The main characteristic of Hla is its ability to dissolve red blood cells, and rabbit blood cells are especially susceptible to this effect, being 100 times higher than that of other mammalian animal cells (Bernheimer and Schwartz 1963; Bhakdi et al. 1984). Based on this, hemolysin inhibitors were screened from an in-house library containing 300 natural small molecular compounds. Many natural products from microorganisms and plants have been reported as candidate antivirulence agents against S. aureus and have shown specific activity and high safety (Wu et al. 2019a). We identified the natural compound bioA that could block the hemolytic activity of MSSA, MRSA and MRSA clinical isolates against rabbit blood cells. The supernatant of S. aureus treated with bioA (32 μg/mL) almost completely lost hemolytic activity. As a natural flavonoid, bioA has been found in a variety of plants and has a variety of pharmacological functions. Its development cost is much lower than that of antibiotics and vaccines.

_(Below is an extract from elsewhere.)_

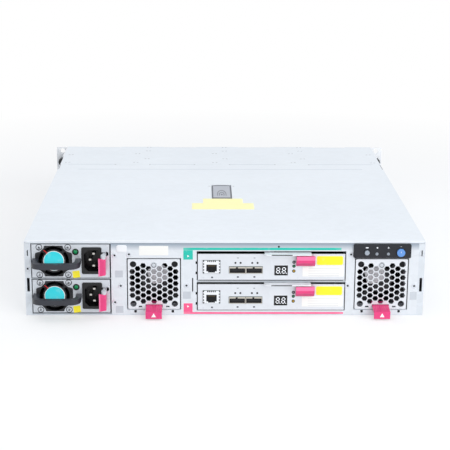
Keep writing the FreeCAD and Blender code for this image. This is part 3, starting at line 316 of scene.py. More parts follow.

To further clarify the mechanism by which bioA inhibits hemolysis, RT-qPCR and western blotting experiments were carried out. BioA decreased the level of Hla transcription by downregulating RNAIII, which was consistent with the western blot results. BioA significantly inhibited hemolytic activity by affecting the expression of Hla. As one of the major toxins secreted by S. aureus, Hla has been proven to affect a variety of human cell types, including epithelial cells, macrophages and endothelial cells (Berube and Bubeck Wardenburg 2013; Powers et al. 2012). In our experiment, we observed that the survival rate of A549 cells was significantly improved after adding bioA. In addition, Hla mutants of S. aureus have been shown to significantly reduce the pathogenicity in a variety of models, such as skin and soft tissue infection and pneumonia (Bubeck Wardenburg et al. 2007). BioA has significant therapeutic effects on S. aureus-induced pneumonia in mice, including improving the survival rate of the mice, prolonging the survival time, reducing the lung colony number, decreasing the D/W ratio of the lung tissue, reducing the level of Hla in alveolar lavage fluid and alleviating lung tissue damage.

Collectively, in the face of the global antibiotic crisis, there is an urgent need for new clinical treatments. BioA has significant anti-Hla activity in vivo and in vitro and can be further developed against S. aureus infection.